Back home after a quiet week at work
When she opened the door I leaned over
To touch a speck of pixie glitter on her collar
Bone. After dinner her blood pressure rose
And she needed a rub on her shoulder
Before she could breathe properly. It was Friday.
We changed into pink night clothes—
A kind of foreplay before a series of open
Heart surgeries. On TV, experts were analyzing
Japanese bush warbler songs and how the city
Birds with more complex song structure
Were guaranteed better sex and longer lives.
This was followed by images of Salman Abedi.
Bobbies on Brandt Street, talking.
Briana Grande pooching at cameras before
The Manchester concert. All of this while she lay
Curled on my thighs like a piece of cashmere.
The bronze skin of her nape, red from absentminded
Stroking of my fingers. All of a sudden
She started dissolving in a pool of tears. First her head
Then face, then the arms—reflecting the darkness.
When she came back in form, she was charging around
The breadth of the room—a wretched half
Demon as if just out from radiation—fearing
She will be told they failed to take the tumor off her throat.
She almost knocked the TV where the topic had changed
And they were discussing benefits of donkey milk soap.
I tried coaxing her into the shower,
Washing her head. Fixing a drink.
Forgetting won’t change a thing she said.
Questions and Answers
Is there a specific moment that inspired you to pursue poetry?
I was in grade eleven when I felt confident for the first time about sharing a piece of writing with Mr. Walsh, our high school Creative Writing teacher. It was a short poem about New Year’s Eve seen through the eyes of a cotton-fluffer yelling out his services on the streets of Calcutta, where I was at. Weeks passed without a word. When Mr. Walsh did revert, the margins of the sheet I had handed, came back crammed with comments and edits, written in long hand with a red pen. It was a moment of contradiction and realization. At one level, judging by the close attention he had accorded the piece, it appeared to me that there was likely something about the piece he found worthy. At the more obvious level it appeared as well, that the writing itself had fallen far short of his idea of what it needed to be. To me that moment was key in defining what and how I would write: it put me on a path, made the end goal somewhat clear and visible and at the same time, seemed to affirm, maybe, maybe, all one needed were legs to make a run for it.
How/where do you find inspiration today?
For me, I find inspiration usually when I am visiting a strange town inhabited by complete strangers; chatting up cab drivers, bartenders, hotel clerks, and people sat on park benches waiting for the next snatch of conversation while watching the world go by.
Do you use any resources that a young poet would find useful (e.g. books, films, art, websites, etc.)?
Books, films, art, blogs, rivers, hills, elks, and the wilderness all help, but the one thing that has helped me more than anything is the occasional lapse into a frame of mind where I am unwilling to let anything go unobserved.

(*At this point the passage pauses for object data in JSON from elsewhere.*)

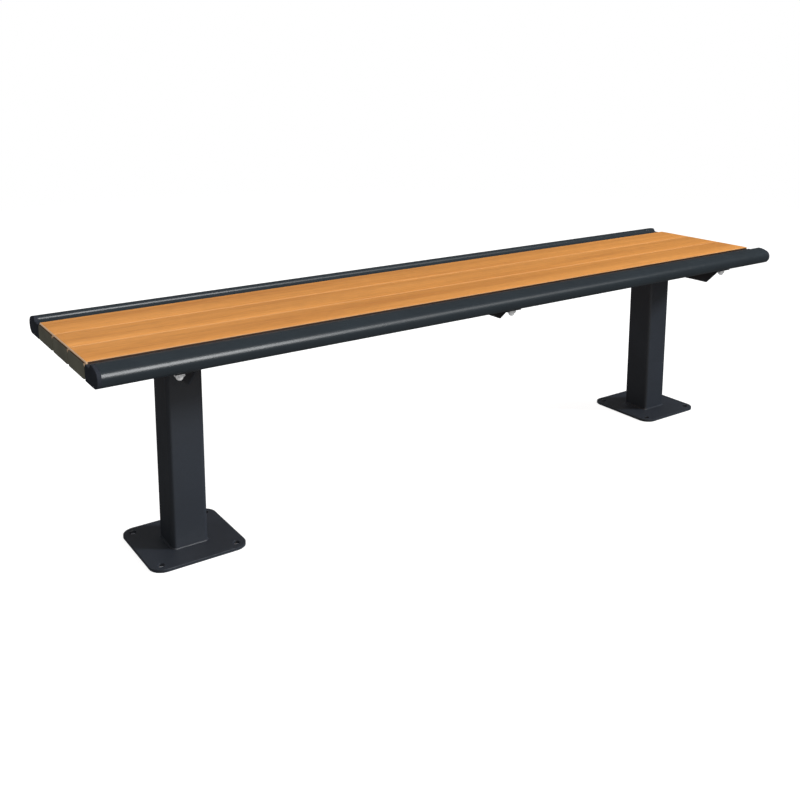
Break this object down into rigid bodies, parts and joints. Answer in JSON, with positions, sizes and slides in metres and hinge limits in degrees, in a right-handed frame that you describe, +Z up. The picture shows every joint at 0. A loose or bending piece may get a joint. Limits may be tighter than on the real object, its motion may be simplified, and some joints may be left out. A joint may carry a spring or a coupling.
{
  "type": "backless bench",
  "caption": "Backless bench: hollow wood-look planks between dark bullnose edge rails, carried by angle bearers on square posts with drilled base plates.",
  "frame": {"origin": "on the ground, under the middle of the seat", "axes": "+X along the seat, +Y from the front edge to the rear edge, +Z up"},
  "size_m": [1.8, 0.432, 0.457],
  "materials": {
    "plank_coating": "wood-look powder coat, satin",
    "rail_coating": "dark powder coat, semi-gloss",
    "frame_coating": "dark powder coat, satin",
    "rail_cap_plastic": "moulded, fine texture",
    "plank_cap_plastic": "moulded, fine texture",
    "stainless": "plain stainless steel"
  },
  "bodies": {
    "root": {"front_plank": "plank_coating", "middle_plank": "plank_coating", "rear_plank": "plank_coating", "front_plank_left_cap": "plank_cap_plastic", "front_plank_right_cap": "plank_cap_plastic", "middle_plank_left_cap": "plank_cap_plastic", "middle_plank_right_cap": "plank_cap_plastic", "rear_plank_left_cap": "plank_cap_plastic", "rear_plank_right_cap": "plank_cap_plastic", "front_rail": "rail_coating", "rear_rail": "rail_coating", "front_rail_left_cap": "rail_cap_plastic", "front_rail_right_cap": "rail_cap_plastic", "rear_rail_left_cap": "rail_cap_plastic", "rear_rail_right_cap": "rail_cap_plastic", "left_post_bearer": "frame_coating", "mid_bearer": "frame_coating", "right_post_bearer": "frame_coating", "left_bearer_weld": "frame_coating", "right_bearer_weld": "frame_coating", "left_post_top_plate": "frame_coating", "right_post_top_plate": "frame_coating", "left_post": "frame_coating", "right_post": "frame_coating", "left_base_weld": "frame_coating", "right_base_weld": "frame_coating", "left_base_plate": "frame_coating", "right_base_plate": "frame_coating", "plank_tee_bolts": "stainless", "rail_tee_bolts": "stainless", "plank_washers": "stainless", "rail_washers": "stainless", "plank_dome_nuts": "stainless", "rail_dome_nuts": "stainless"}
  },
  "joints": []
}
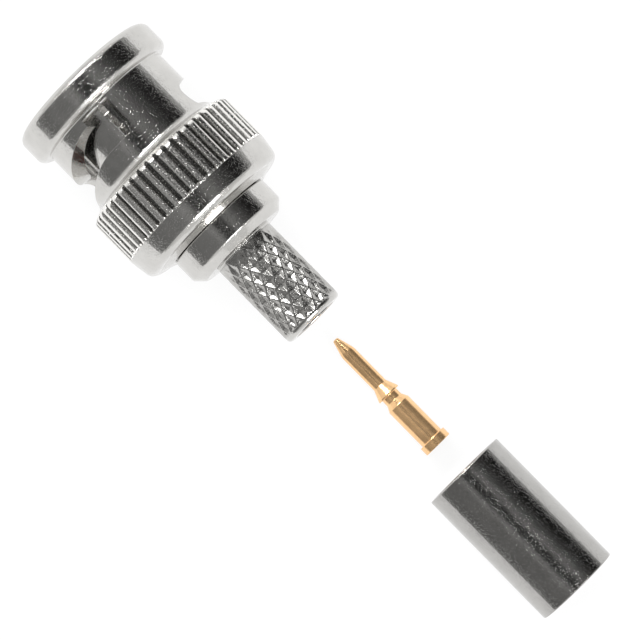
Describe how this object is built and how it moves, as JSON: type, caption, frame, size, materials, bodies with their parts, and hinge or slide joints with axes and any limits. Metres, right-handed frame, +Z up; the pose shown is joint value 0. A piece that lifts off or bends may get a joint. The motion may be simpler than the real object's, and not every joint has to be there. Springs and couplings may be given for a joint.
{
  "type": "bnc connector",
  "caption": "Crimp coaxial cable plug with bayonet coupling nut, loose gold centre pin and loose crimp ferrule, laid in line.",
  "frame": {"origin": "on the surface the pieces lie on, under the middle of the row", "axes": "+X along the row from the plug's nose to the ferrule, +Z up"},
  "size_m": [0.0594, 0.0152, 0.0153],
  "materials": {
    "nickel_plating": "bright nickel plate over turned brass, with fine speckle",
    "gold_plating": "pale gold plate over turned brass",
    "spring_bronze": "bare rolled spring bronze",
    "silicone_rubber": "soft matte silicone",
    "white_insulator": "turned white fluoropolymer, waxy"
  },
  "bodies": {
    "root": {"plug_body": "nickel_plating", "outer_contact": "nickel_plating", "gasket": "silicone_rubber", "front_insulator": "white_insulator", "rear_insulator": "white_insulator", "wave_washer_front": "spring_bronze", "wave_washer_rear": "spring_bronze", "contact_pin": "gold_plating", "crimp_ferrule": "nickel_plating"},
    "spacer": {"spacer_washer": "spring_bronze"},
    "thrust": {"thrust_washer": "spring_bronze"},
    "nut": {"coupling_nut": "nickel_plating"}
  },
  "joints": [
    {"name": "nut_float", "type": "slide", "parent": "root", "child": "thrust", "axis": [-1, 0, 0], "range_m": [0, 0.0008], "stiffness_N_per_m": 3000, "springref_m": -0.001, "deforming": ["wave_washer_front", "wave_washer_rear"]},
    {"name": "spacer_float", "type": "slide", "parent": "root", "child": "spacer", "axis": [-1, 0, 0], "range_m": [0, 0.0004]},
    {"name": "nut_spin", "type": "hinge", "parent": "thrust", "child": "nut", "pos_m": [-0.01377, 0, 0.00764], "axis": [1, 0, 0], "continuous": true}
  ],
  "couplings": [
    {"joint": "spacer_float", "follows": "nut_float", "ratio": 0.5}
  ]
}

As a published writer, what are your tips or words of motivation for the aspiring poet?
Being able to write every day matters way more than anything else; yes, way more than being published.
What inspired or motivated you to write this poem?
The horror, absurdity, and anguish I saw in the eyes of someone I happened to be with when the concert bombing incident unfolded in Manchester, UK.
What poetic techniques did you use in this poem? How much attention do you pay to form and metre?
To me the most important aspect of technique in crafting this piece was to be able to convey the horror unfolding slowly at a distance and the absurdity of the aftermath taking over completely. In order to evoke the situational irony, it was important for me to focus on the tone, choice of images, figures, and metaphors; and make the whole thing come out as almost unreal, almost allegory.